Cheryl Patton had worked for many years at Fisher Bus Service in Hamburg, where she also was a union officer. Pope was a former colleague, Cheryl Patton told police, describing him as a "nemesis" who was on the opposite side of union-related issues at the company and who regularly hurled insults and veiled threats at her.
Cheryl Patton said she couldn't reveal much about her interactions with Pope at Fisher Bus because some involved confidential work as a union representative.
"I found it very hard to believe that someone I knew would do something like that, especially at his age," she told The News.
McCarthy came back with another officer a few hours later on Sunday to see if police could catch Pope in the act.
At about 9:50 p.m., with two Hamburg police cars waiting on Versailles, someone drove a burgundy Chrysler Pacifica minivan with the same license plate down the street, threw something out the window and made it a short way down the block before police pulled him over.
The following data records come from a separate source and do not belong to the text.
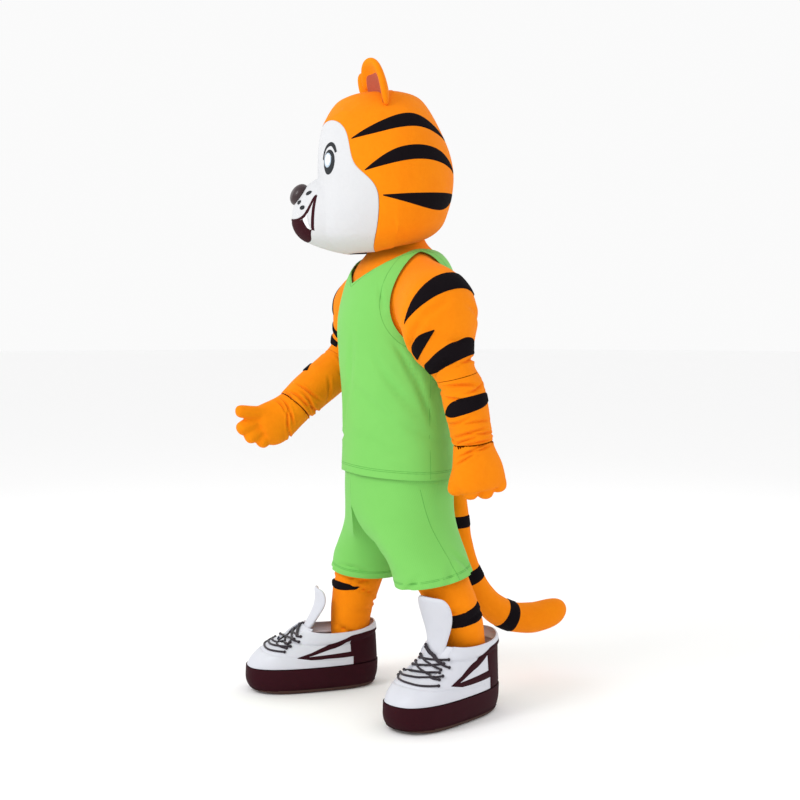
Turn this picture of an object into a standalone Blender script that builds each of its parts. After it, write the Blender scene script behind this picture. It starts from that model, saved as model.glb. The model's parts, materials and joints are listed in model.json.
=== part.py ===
"""Tiger mascot costume: head, plush suit, gloves, tail, tank jersey, shorts and padded sneakers.

Metres, +Z up. The mascot faces -Y and its left side is +X. Heights in the tables are over the floor,
and an empty then lowers everything so that the origin lies between the wearer's shoulders.
An angle on a ring is in degrees: 0 is the front, 90 the mascot's left side and 180 the back.
"""
import math

import bpy
from mathutils import Matrix, Vector

SHOULDER_HEIGHT = 1.36     # of the origin over the floor
SEAM = 0.0004              # between two pieces that are sewn together
LIFT = 0.004               # under a piece that lies on another
PLUSH = 0.005              # wall of the suit
FOAM = 0.010               # wall of the head: plush on foam
KNIT = 0.002               # wall of the jersey and shorts
VINYL = 0.004              # wall of the shoe uppers
APPLIQUE = 0.002           # wall of a stripe or an overlay
UNDER_JERSEY = -0.010      # level of the suit under the jersey's face
SHORTS_LEVEL = -0.005      # level of the shorts' face at the waist, under the jersey's
ARMHOLE = {"height": 1.249, "half_height": 0.149, "front_reach": 40, "back_reach": 32}
CROTCH = 0.62              # height where the legs part
HIP_CENTRE = 0.105         # of each leg's top ring, from the middle
HEAD_TURN = -20            # degrees about Z, towards the mascot's right
HEAD_AXIS = (0.0, -0.041)  # place of the head's upright axis
LIMB_SIDES = 16            # facets round an arm or a leg
GLOVE_SIDES = 12           # facets round a glove
STRIPE_STEP = 20           # degrees between two rows of a stripe's points
FOXING = 0.080             # height of the shoe's dark sole band

COLOURS = {
    "orange": ((0.90, 0.28, 0.01, 1), 0.95), "black": ((0.012, 0.012, 0.018, 1), 0.95),
    "white": ((0.88, 0.88, 0.90, 1), 0.95), "green": ((0.18, 0.62, 0.12, 1), 0.7),
    "vinyl": ((0.82, 0.83, 0.88, 1), 0.4), "maroon": ((0.09, 0.02, 0.04, 1), 0.5),
    "lace": ((0.07, 0.03, 0.07, 1), 0.9), "nose": ((0.06, 0.01, 0.02, 1), 0.2),
    "mouth": ((0.20, 0.02, 0.05, 1), 0.8), "lining": ((0.45, 0.10, 0.06, 1), 0.95),
    "tooth": ((0.90, 0.90, 0.88, 1), 0.5), "eye": ((0.02, 0.02, 0.02, 1), 0.3),
}

TORSO = [  # height, half width, front, back
    (0.58, 0.212, 0.172, 0.165),
    (0.69, 0.215, 0.175, 0.165),
    (0.80, 0.213, 0.172, 0.160),
    (0.95, 0.215, 0.178, 0.160),
    (1.08, 0.220, 0.190, 0.165),
    (1.20, 0.222, 0.190, 0.170),
    (1.28, 0.216, 0.170, 0.168),
    (1.34, 0.200, 0.146, 0.158),
    (1.37, 0.183, 0.128, 0.145),
    (1.39, 0.164, 0.114, 0.132),
    (1.402, 0.140, 0.104, 0.119),
    (1.412, 0.118, 0.099, 0.106),
    (1.43, 0.103, 0.097, 0.088),
    (1.46, 0.096, 0.096, 0.075),
    (1.50, 0.094, 0.096, 0.070),
]

HEAD = [  # height, front, back, half width
    (1.385, 0.150, 0.090, 0.120),
    (1.400, 0.200, 0.112, 0.148),
    (1.420, 0.228, 0.135, 0.170),
    (1.450, 0.241, 0.158, 0.190),
    (1.500, 0.240, 0.184, 0.210),
    (1.550, 0.229, 0.198, 0.220),
    (1.600, 0.219, 0.206, 0.225),
    (1.650, 0.217, 0.205, 0.225),
    (1.700, 0.216, 0.193, 0.220),
    (1.750, 0.209, 0.171, 0.207),
    (1.800, 0.200, 0.145, 0.185),
    (1.830, 0.180, 0.127, 0.163),
    (1.855, 0.155, 0.108, 0.137),
    (1.877, 0.118, 0.075, 0.100),
    (1.889, 0.000, 0.000, 0.000),
]


# ---- reading tables -------------------------------------------------------------------------------

def read(table, key):
    """The other columns at a value of the first one, on a smooth line through the rows."""
    rows = table if table[0][0] < table[-1][0] else table[::-1]
    key = min(max(key, rows[0][0]), rows[-1][0])
    i = next((k for k in range(len(rows) - 2) if key <= rows[k + 1][0]), len(rows) - 2)
    low, high = rows[i], rows[i + 1]
    before, after = rows[max(i - 1, 0)], rows[min(i + 2, len(rows) - 1)]
    span = high[0] - low[0]
    t = (key - low[0]) / span
    values = []
    for c in range(1, len(low)):
        slope_in = (high[c] - before[c]) / (high[0] - before[0]) * span
        slope_out = (after[c] - low[c]) / (after[0] - low[0]) * span
        values.append(hermite(low[c], slope_in, high[c], slope_out, t))
    return values


def hermite(a, slope_a, b, slope_b, t):
    """A value, or a point, between a and b that leaves and arrives with the given slopes."""
    return (a * (2 * t**3 - 3 * t**2 + 1) + slope_a * (t**3 - 2 * t**2 + t)
            + b * (3 * t**2 - 2 * t**3) + slope_b * (t**3 - t**2))


def between(a, b, count):
    return [a + (b - a) * k / count for k in range(count + 1)]


# ---- surfaces -------------------------------------------------------------------------------------

class Surface:
    """A curved face: place(angle, along) gives its points and core(along) a point inside it."""

    def __init__(self, place, core, step=0.002):
        self.place, self.core, self.step = place, core, step

    def at(self, angle, along, level=0.0):
        spot = self.place(angle, along)
        across = self.place(angle + 1, along) - self.place(angle - 1, along)
        up = self.place(angle, along + self.step) - self.place(angle, along - self.step)
        out = across.cross(up)
        inside = self.core(along)
        if out.length < 1e-9:
            out = spot - inside
        out.normalize()
        if out.dot(spot - inside) < 0:
            out = -out
        return spot + out * level, out


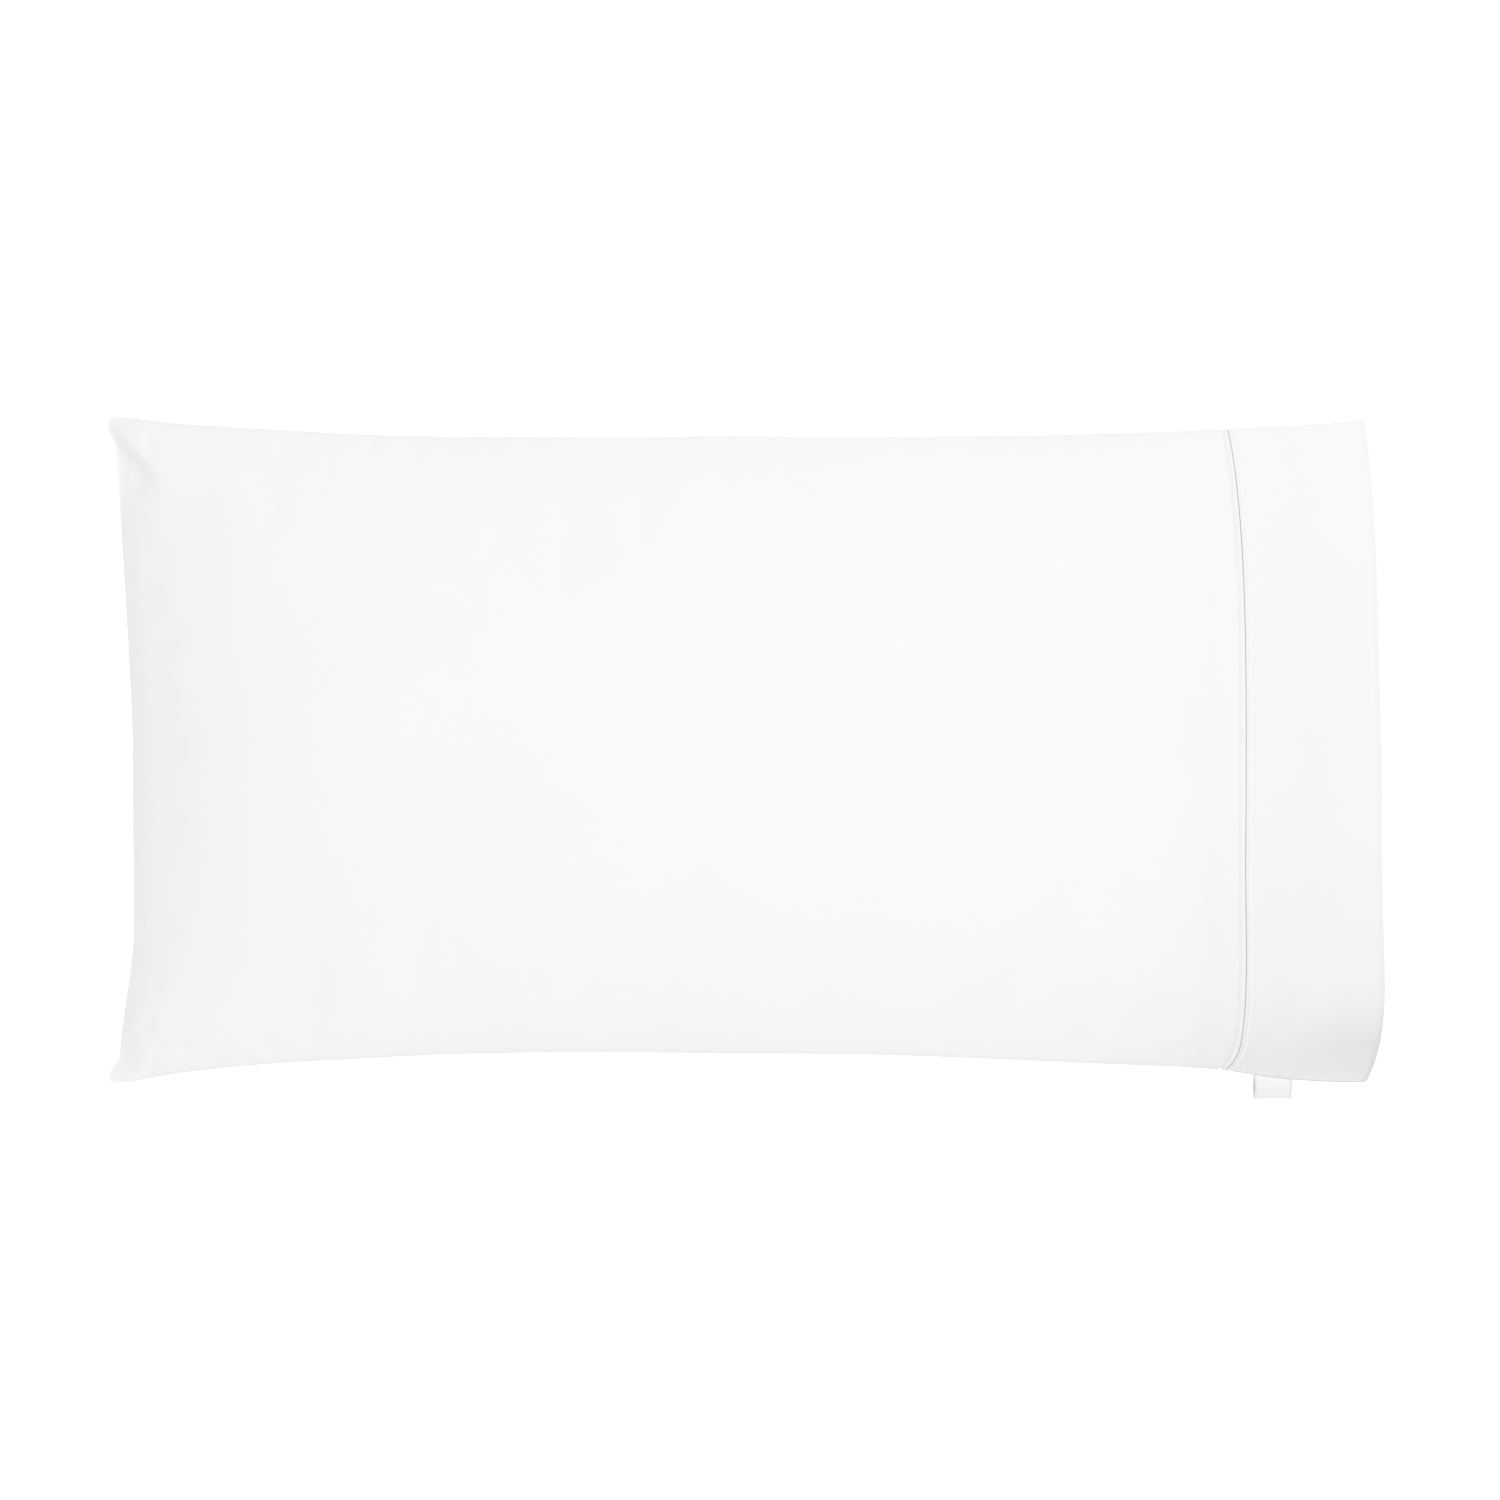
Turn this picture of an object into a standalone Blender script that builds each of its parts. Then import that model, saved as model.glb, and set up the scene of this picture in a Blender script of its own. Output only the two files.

Officers charged Pope with harassment, a violation, and ticketed him for throwing refuse onto a roadway, a vehicle and traffic infraction. The News' sister publication, the Hamburg Sun, first reported on the incidents in its police blotter.
Reached Friday for comment, Pope hung up on a Buffalo News reporter.
Hamburg Police Chief Kevin Trask said most charges and infractions of this type are pled out before going to trial, and often are dismissed in cases where the accused stays out of trouble and has no prior record.
He said the allegations at the heart of this case are unusual.
"We have neighbor disputes, but nothing like this kind of length," Trask said. "That's a grudge, right there."
Edward Patton said he's considering filing a civil suit to have his costs of buying camera equipment reimbursed.
He said he remains fearful that anyone willing to keep this up for three years won't just let things go.
"This is what scares me about a guy who would think like that," Edward Patton said.
Still, the Pattons reported, no one has left any garbage at their house since Pope was apprehended and warned by police Sunday night.
"It's a huge relief," Cheryl Patton said. "I can look out in my front yard and not see a dozen coffee cups out there."